[AIM] Write out the listing beneath this instruction in its entirety, exactly as it reads.

━━ GIVEN DATA

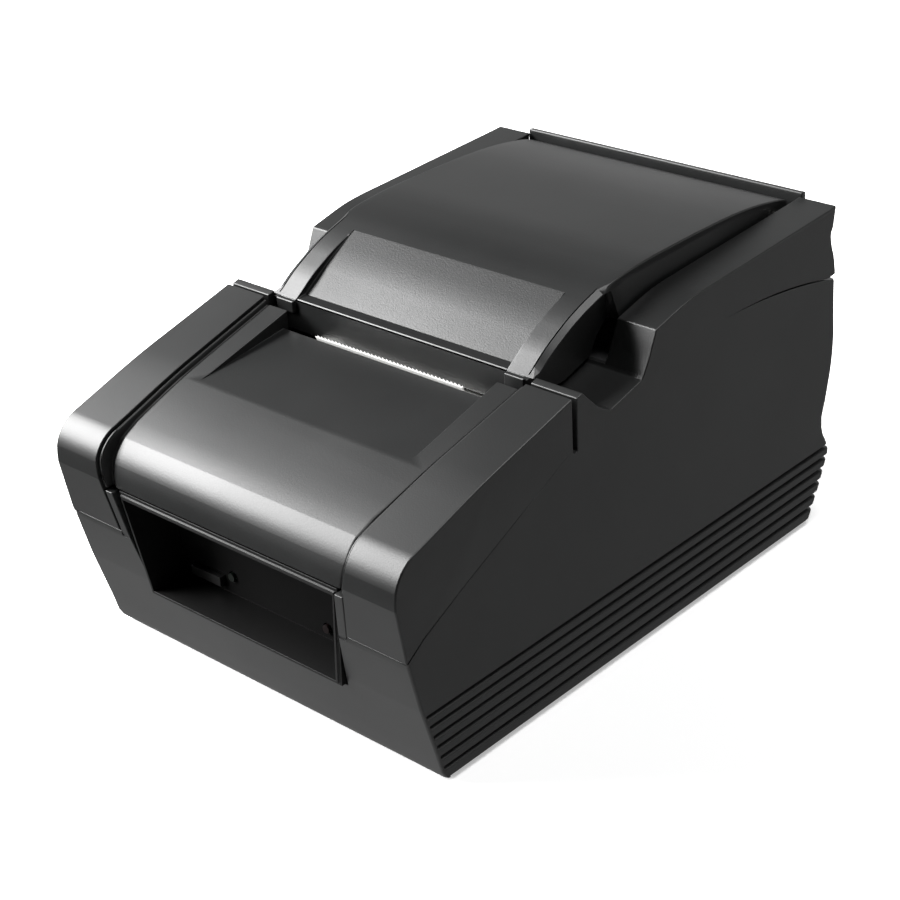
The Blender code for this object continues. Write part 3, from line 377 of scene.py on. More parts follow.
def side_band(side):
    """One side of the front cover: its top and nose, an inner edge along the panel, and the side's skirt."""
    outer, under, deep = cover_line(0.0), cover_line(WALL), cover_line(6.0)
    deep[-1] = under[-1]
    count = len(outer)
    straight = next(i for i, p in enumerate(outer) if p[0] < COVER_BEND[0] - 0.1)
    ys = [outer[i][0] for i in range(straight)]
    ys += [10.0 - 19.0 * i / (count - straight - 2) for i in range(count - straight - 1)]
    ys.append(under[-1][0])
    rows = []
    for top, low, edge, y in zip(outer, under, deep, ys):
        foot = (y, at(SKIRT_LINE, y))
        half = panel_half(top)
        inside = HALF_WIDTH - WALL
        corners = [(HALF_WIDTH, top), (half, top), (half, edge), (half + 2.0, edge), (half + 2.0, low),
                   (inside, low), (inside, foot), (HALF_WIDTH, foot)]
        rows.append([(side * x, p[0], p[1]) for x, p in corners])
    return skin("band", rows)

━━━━

[TASK OUTPUT]
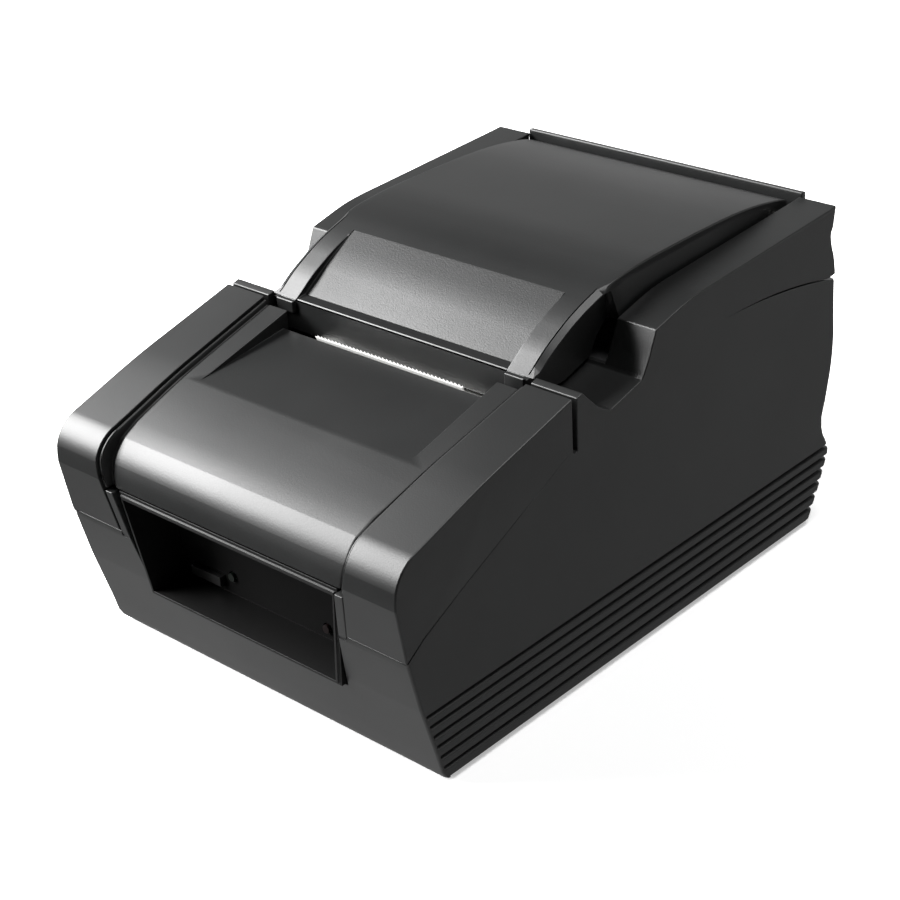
The Blender code for this object continues. Write part 3, from line 377 of scene.py on. More parts follow.
def side_band(side):
    """One side of the front cover: its top and nose, an inner edge along the panel, and the side's skirt."""
    outer, under, deep = cover_line(0.0), cover_line(WALL), cover_line(6.0)
    deep[-1] = under[-1]
    count = len(outer)
    straight = next(i for i, p in enumerate(outer) if p[0] < COVER_BEND[0] - 0.1)
    ys = [outer[i][0] for i in range(straight)]
    ys += [10.0 - 19.0 * i / (count - straight - 2) for i in range(count - straight - 1)]
    ys.append(under[-1][0])
    rows = []
    for top, low, edge, y in zip(outer, under, deep, ys):
        foot = (y, at(SKIRT_LINE, y))
        half = panel_half(top)
        inside = HALF_WIDTH - WALL
        corners = [(HALF_WIDTH, top), (half, top), (half, edge), (half + 2.0, edge), (half + 2.0, low),
                   (inside, low), (inside, foot), (HALF_WIDTH, foot)]
        rows.append([(side * x, p[0], p[1]) for x, p in corners])
    return skin("band", rows)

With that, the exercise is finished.